To understand how cities work, Jane Jacobs used inductive reasoning and close observation of city life.  She regarded inductive reasoning as an activity that anyone can engage in.  Ordinary interested citizens, using their own observations, have an advantage over urban planners, educated in deductive theories instead of experiential understanding.  By making empirical observations, Ms. Jacobs was able to see how cities, specifically the Greenwich Village area where she lived, worked in real life.  This makes me wonder if the master planners from yesterday's blog used the personal observations of the current residents as a basis for their schemas.  Ms.

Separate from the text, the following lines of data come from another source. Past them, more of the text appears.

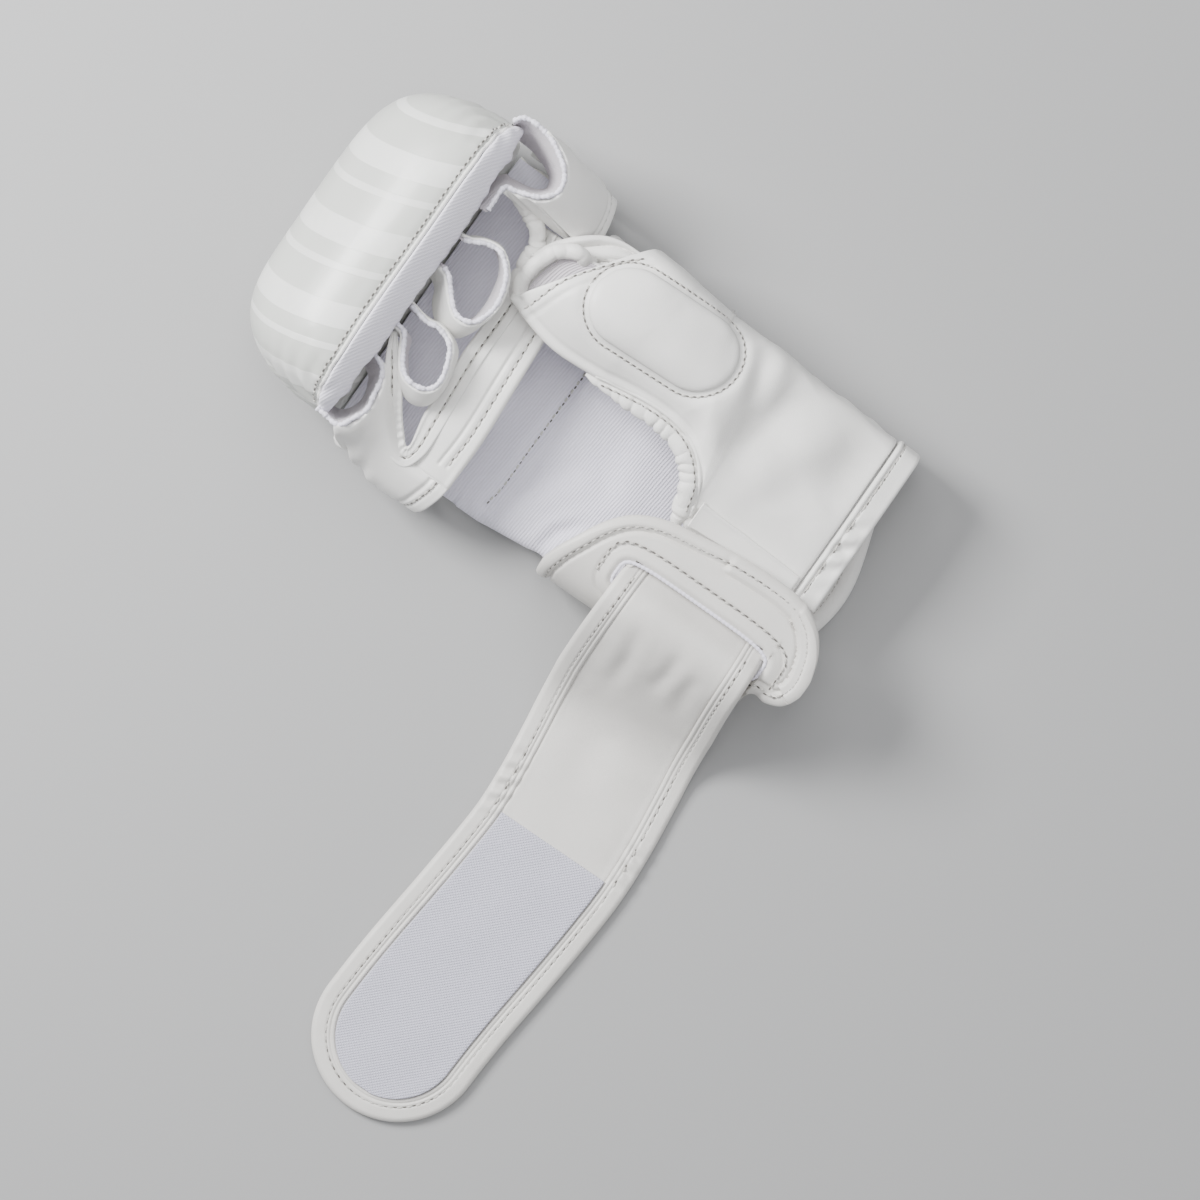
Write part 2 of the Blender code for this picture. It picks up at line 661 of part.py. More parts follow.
def rim_line(row, start, end, count):
    """Line just outside a finger loop's cloth rim, from share to share round it."""
    around = np.linspace(start, end, count)
    out = np.full(count, LINING + 4 * GAP + 0.5 * LEATHER)
    return loop_path(row, around, np.full(count, 0.97), out)


def make_side_walls():
    """Leather walls beside the index and little fingers, from palm bar to back padding."""
    half = 0.5 * LEATHER
    rim = np.concatenate([rim_line(LOOPS["index"], 0.30, 0.77, 7), sized(THUMB_SIDE_FOOT)])
    surface = wall_surface([sized(THUMB_SIDE_HEM), rim])
    slab("wall_thumb_side", raised(surface), 14, 5, -half, half, WHITE_LEATHER, 0.2)
    rim = np.concatenate([rim_line(LOOPS["little"], 0.88, 0.23, 6), sized(LITTLE_SIDE_FOOT)])
    surface = wall_surface([sized(LITTLE_SIDE_HEM), sized(LITTLE_SIDE_WAIST), rim])
    slab("wall_little_side", raised(surface, -1.0), 14, 7, -half, half, WHITE_LEATHER, 0.2)


def make_thumb_underside():
    """Under layer of the thumb sleeve, and the gathered lip at its mouth."""
    lip = sized(LIP_LINE)
    back = sized(UNDERSIDE_BACK)

    def surface(u, v):
        far, near = through(lip, u), through(back, u)
        dish = 0.018 * RISE * np.sin(np.pi * u)
        point = near + (far - near) * (0.96 * v)[..., None]
        point[..., 2] -= dish + 0.020 * RISE * v
        return point

    slab("thumb_underside", raised(surface), 9, 6, -0.5 * LEATHER, 0.5 * LEATHER, WHITE_LEATHER, 0.2)
    samples = 2 * LIP_GATHERS + 1
    path = through(lip, np.linspace(0, 1, samples))
    path[:, 2] += 0.010 * RISE
    tube("thumb_lip", path, gathered(LIP_GATHERS, samples, LIP_RADIUS), 6, WHITE_LEATHER)


def make_thumb_web():
    """Web between the thumb and the index finger, and the gusset down the side."""
    outer, inner = sized(WEB_OUTER), sized(WEB_INNER)

    def surface(u, v):
        fold = 0.006 * RISE * np.sin(3 * np.pi * v) * np.sin(np.pi * u)
        point = through(inner, u) + (through(outer, u) - through(inner, u)) * v[..., None]
        point[..., 2] += fold
        return point

    slab("thumb_web", raised(surface), 9, 4, -0.5 * LEATHER, 0.5 * LEATHER, WHITE_LEATHER, 0.2)
    line = sized([(x, y, 0.0) for x, y in GUSSET_LINE])

    def gusset(u, v):
        point = through(line, u)
        point[..., 2] = (0.05 + (GUSSET_TOP - 0.05) * v) * RISE
        return point

    slab("side_gusset", raised(gusset), 5, 3, -0.5 * LEATHER, 0.5 * LEATHER, WHITE_LEATHER, 0.2)


def plate_surface(u, v):
    rows = through(np.array(PLATE_ROWS) * (PALM, 1, 1), v)
    along = rows[..., 1] + (rows[..., 2] - rows[..., 1]) * u
    way = through(np.array(PLATE_WAY) * (BREADTH, RISE), along)
    return np.stack([way[..., 0], rows[..., 0], way[..., 1]], -1)


def strap_frame(share):
    """Middle, side and up of the strap at a distance along it; past its way it runs straight on."""
    way = sized(STRAP_WAY)
    fine = through(way, np.linspace(0, 1, 900))
    onward = STRAP_LENGTH * unit(fine[-1] - fine[-2])
    fine = np.concatenate([fine, [fine[-1] + onward]])
    run = np.concatenate([[0], np.cumsum(np.linalg.norm(np.diff(fine, axis=0), axis=1))])
    spot = np.stack([np.interp(share, run, fine[:, k]) for k in range(3)], -1)
    step = 0.0012
    ahead = np.stack([
        np.interp(share + step, run, fine[:, k]) - np.interp(share - step, run, fine[:, k])
        for k in range(3)], -1)
    ahead = unit(ahead)
    side = unit(np.cross(ahead, (0.0, 0.0, 1.0)))
    return spot, side, np.cross(side, ahead)


def on_strap(along, across, height):
    """Carry a flat place on the strap onto its way; the slot pinches it narrower."""
    spot, side, up = strap_frame(along)
    width = across * (1 - STRAP_PINCH * np.clip(1 - along / PINCH_LENGTH, 0, 1))
    return spot + side * width[..., None] + up * height[..., None]


def make_strap():
    """Leather strap inside its binding, the binding, and the hook panel near its end."""
    half = 0.5 * STRAP_WIDTH
    inner = half - BINDING_WIDTH - 1.5 * GAP
    turn_at = STRAP_LENGTH - half

    def core(u, v, height):
        along = (turn_at + inner) * (1 - (1 - u) ** 1.25)
        past = np.clip((along - turn_at) / inner, 0, 0.9995)
        return on_strap(along, (2 * v - 1) * inner * np.sqrt(1 - past ** 2), height)

    slab("wrist_strap", core, 32, 4, -0.5 * STRAP_DEPTH, 0.5 * STRAP_DEPTH, WHITE_LEATHER)

    start = turn_at + inner - HOOK_LENGTH
    low = 0.5 * STRAP_DEPTH + GAP

    def hook(u, v, height):
        along = start + (HOOK_LENGTH - GAP) * (1 - (1 - u) ** 1.4)
        past = np.clip((along - turn_at) / inner, 0, 0.9995)
        return on_strap(along, (2 * v - 1) * (inner - GAP) * np.sqrt(1 - past ** 2), height)

    slab("hook_panel", hook, 13, 5, low, low + HOOK_DEPTH, HOOK)

    runs, turns = 26, 11
    straight = np.linspace(0, turn_at, runs)
    bend = np.linspace(0, math.pi, turns)
    corner = np.concatenate([
        np.stack([straight, np.full(runs, 1.0), np.zeros(runs)], -1),
        np.stack([np.full(turns - 2, turn_at), np.cos(bend[1:-1]), np.sin(bend[1:-1])], -1),
        np.stack([straight[::-1], np.full(runs, -1.0), np.zeros(runs)], -1),
    ])

    def binding(u, v, height):
        index = np.rint(u * (len(corner) - 1)).astype(int)
        base, aside, ahead = np.moveaxis(corner[index], -1, 0)
        reach = half - BINDING_WIDTH * (1 - v)
        rounding = 1 - 0.5 * np.clip(np.abs(2 * v - 1), 0, 1) ** 6
        return on_strap(base + reach * ahead, reach * aside, height * rounding)

    slab("strap_binding", binding, len(corner), 4, -0.5 * BINDING_DEPTH, 0.5 * BINDING_DEPTH,
         WHITE_LEATHER)


def make_closure_plate():
    """Plate that wraps the little-finger side of the wrist, cut through for the strap."""
    plate = slab("closure_plate", raised(plate_surface), 12, 21, -0.5 * PLATE_DEPTH,
                 0.5 * PLATE_DEPTH, WHITE_LEATHER, 0.35)
    x, y = SLOT_MIDDLE[0] * BREADTH, SLOT_MIDDLE[1] * PALM
    z = PLATE_WAY[2][1] * RISE
    length = STRAP_WIDTH + 2 * SLOT_PLAY
    height = 6 * PLATE_DEPTH
    mesh = bpy.data.meshes.new("slot_cut")
    shape = bmesh.new()
    bmesh.ops.create_cube(shape, size=1.0)
    bmesh.ops.scale(shape, vec=(SLOT_WIDTH, length, height), verts=shape.verts)
    bmesh.ops.translate(shape, vec=(x, y, z), verts=shape.verts)
    shape.to_mesh(mesh)
    shape.free()
    cutter = bpy.data.objects.new("slot_cut", mesh)
    bpy.context.scene.collection.objects.link(cutter)
    cut_away(plate, cutter)


def main():
    clear_scene()
    make_knuckle_pad()
    make_edge_strip()
    make_back_pad()
    make_cuff()
    make_hand_lining()
    make_thumb_panel()
    make_wrist_hem()
    make_palm_roll()
    panel = bpy.data.objects["thumb_panel"]
    make_thumb_patch(panel)
    make_strap_root()
    make_loops()
    make_palm_bar()
    make_side_walls()
    make_thumb_underside()
    make_thumb_web()
    make_closure_plate()
    make_strap()


main()
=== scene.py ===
"""Builds the leather, cloth, padding, seams and stitches of a white sparring glove.

The glove lies palm up: +Y points to the fingers, +X to the thumb, and lengths are in metres.
"""

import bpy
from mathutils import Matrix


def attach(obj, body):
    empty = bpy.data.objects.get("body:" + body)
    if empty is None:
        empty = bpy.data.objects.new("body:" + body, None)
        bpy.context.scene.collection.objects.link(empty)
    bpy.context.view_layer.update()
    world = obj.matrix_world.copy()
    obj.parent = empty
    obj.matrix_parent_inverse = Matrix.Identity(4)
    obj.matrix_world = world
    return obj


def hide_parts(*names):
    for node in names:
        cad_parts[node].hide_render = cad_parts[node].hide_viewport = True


bl_info = {
    "name": "Sparring Glove Dresser",
    "version": (1, 0, 0),
    "blender": (4, 5, 0),
    "location": "3D View > Sidebar > Glove",
    "description": "Builds the sewn and padded pieces of a sparring glove over its packed frame",
    "category": "Object",
}

import math

import bmesh
import bpy
import numpy as np
from bpy.props import FloatProperty, FloatVectorProperty, PointerProperty
from mathutils import Matrix, Vector
from mathutils.bvhtree import BVHTree

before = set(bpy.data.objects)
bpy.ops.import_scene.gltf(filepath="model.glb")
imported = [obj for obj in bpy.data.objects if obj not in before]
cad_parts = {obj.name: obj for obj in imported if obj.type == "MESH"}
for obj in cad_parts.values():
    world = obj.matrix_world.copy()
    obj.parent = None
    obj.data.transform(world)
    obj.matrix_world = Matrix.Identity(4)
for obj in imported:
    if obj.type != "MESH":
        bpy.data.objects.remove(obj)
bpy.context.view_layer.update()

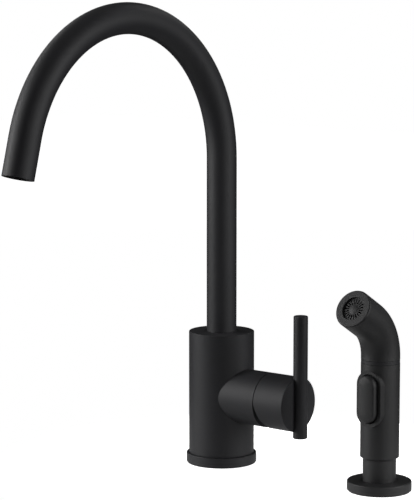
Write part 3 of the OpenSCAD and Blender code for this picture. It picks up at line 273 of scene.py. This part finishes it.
def deck_paint(tree):
    """White paint with a light of its own, so that only a faint shadow shows close to the faucet; that light is
    dimmed close to the faucet as painted shade, which the coat mirrors too.
    """
    place = add(tree, "ShaderNodeTexCoord").outputs["Object"]
    away = add(tree, "ShaderNodeVectorMath", {"operation": "LENGTH"}, {"Vector": place}).outputs["Value"]
    # painted shade: the deck's own light is dimmer close to the faucet and rises to full white further out, for the
    # camera and for mirrored rays
    level = add(tree, "ShaderNodeMapRange", links={
        "Value": away, "From Min": SHADE_NEAR, "From Max": SHADE_FAR, "To Min": DECK_PAINTED_SHADE, "To Max": WHITE})
    paint = add(tree, "ShaderNodeBsdfDiffuse", links={"Color": linear("#f4f4f4")})
    glow = add(tree, "ShaderNodeEmission", links={"Color": (1, 1, 1, 1), "Strength": level.outputs[0]})
    both = add(tree, "ShaderNodeAddShader", links={0: paint.outputs[0], 1: glow.outputs[0]})
    by_camera, mirrored = who_looks(tree)
    looked_at = add(tree, "ShaderNodeMixShader",
                    links={0: by_camera, 1: paint.outputs[0], 2: both.outputs[0]})
    return add(tree, "ShaderNodeMixShader",
               links={0: mirrored, 1: looked_at.outputs[0], 2: glow.outputs[0]})


def white_deck():
    """The sink deck that the faucet and the spray stand on."""
    bpy.ops.mesh.primitive_plane_add(size=DECK_SIZE, location=(MIDDLE.x, 0, 0))
    deck = bpy.context.object
    deck.name = "deck"
    deck.data.materials.append(material("white_deck", deck_paint))


def duvetyne(tree):
    """Napped black cotton, as stage cloth: it gives back almost no light."""
    return add(tree, "ShaderNodeBsdfDiffuse", links={"Color": linear("#050505")})


def black_tent():
    """Black cloth round the set, out of the camera's sight, so that the coat mirrors the lamps and little else."""
    profile = [(TENT_OPENING, CLOTH_UP), (TENT_WALL, CLOTH_UP), (TENT_WALL, TENT_TOP), (TENT_HOLE, TENT_TOP)]
    corners = []
    faces = []
    for side in range(TENT_SIDES):
        angle = math.tau * side / TENT_SIDES
        corners += [(MIDDLE.x + r * math.cos(angle), r * math.sin(angle), z) for r, z in profile]
        here = side * len(profile)
        there = (side + 1) % TENT_SIDES * len(profile)
        faces += [(here + k, there + k, there + k + 1, here + k + 1) for k in range(len(profile) - 1)]
    mesh = bpy.data.meshes.new("black_tent")
    mesh.from_pydata(corners, [], faces)
    tent = bpy.data.objects.new("black_tent", mesh)
    bpy.context.scene.collection.objects.link(tent)
    mesh.materials.append(material("black_duvetyne", duvetyne))
    tent.visible_camera = False


def softbox(name, round_from_camera, distance, up, size, watts):
    """A lamp at that many degrees round the faucet from the camera, to its right, and aimed at the middle."""
    towards = Vector((math.sin(TURN), -math.cos(TURN), 0))
    across = Vector((math.cos(TURN), math.sin(TURN), 0))
    angle = math.radians(round_from_camera)
    out = (towards * math.cos(angle) + across * math.sin(angle)) * distance
    data = bpy.data.lights.new(name, "AREA")
    data.shape = "RECTANGLE"
    data.size, data.size_y = size
    data.energy = watts
    lamp = bpy.data.objects.new(name, data)
    bpy.context.scene.collection.objects.link(lamp)
    lamp.location = MIDDLE + out + Vector((0, 0, up))
    lamp.rotation_euler = (MIDDLE - lamp.location).to_track_quat("-Z", "Y").to_euler()
    lamp.visible_camera = False


white_surroundings()
white_deck()
black_tent()
for lamp in LAMPS:
    softbox(*lamp)

camera_data = bpy.data.cameras.new("camera")
camera_data.lens = LENS
camera_data.sensor_width = SENSOR
camera = bpy.data.objects.new("camera", camera_data)
bpy.context.scene.collection.objects.link(camera)
camera.location = EYE
camera.rotation_euler = (math.pi / 2 - TIP, 0, TURN)
bpy.context.scene.camera = camera
bpy.context.scene.view_settings.view_transform = "Standard"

Jacobs was not so much concerned with the physiognomy of the city or how to make a city pretty, rather, she was more interested in how a city works.  The key thesis of the book is the idea of a combination of interrelated mix of uses, buildings, and people.  Jane Jacobs writes, "This ubiquitous principle is the need for a most intricate and close-grained diversity of uses that give each other constant mutual support, both economically and socially.  The components of this diversity can differ enormously, but they must supplement each in certain concrete ways."

So far, Death and Life of Great American Cities is an enlightening read and I'm very happy that I have a chance to finally sit down and read it.  I'll be coming back to this book as I move along.  I would highly recommend it to anyone interested in planning theory.  Don't worry about the fact that it's over fifty years old, the theories put forward in the text still have relevance today.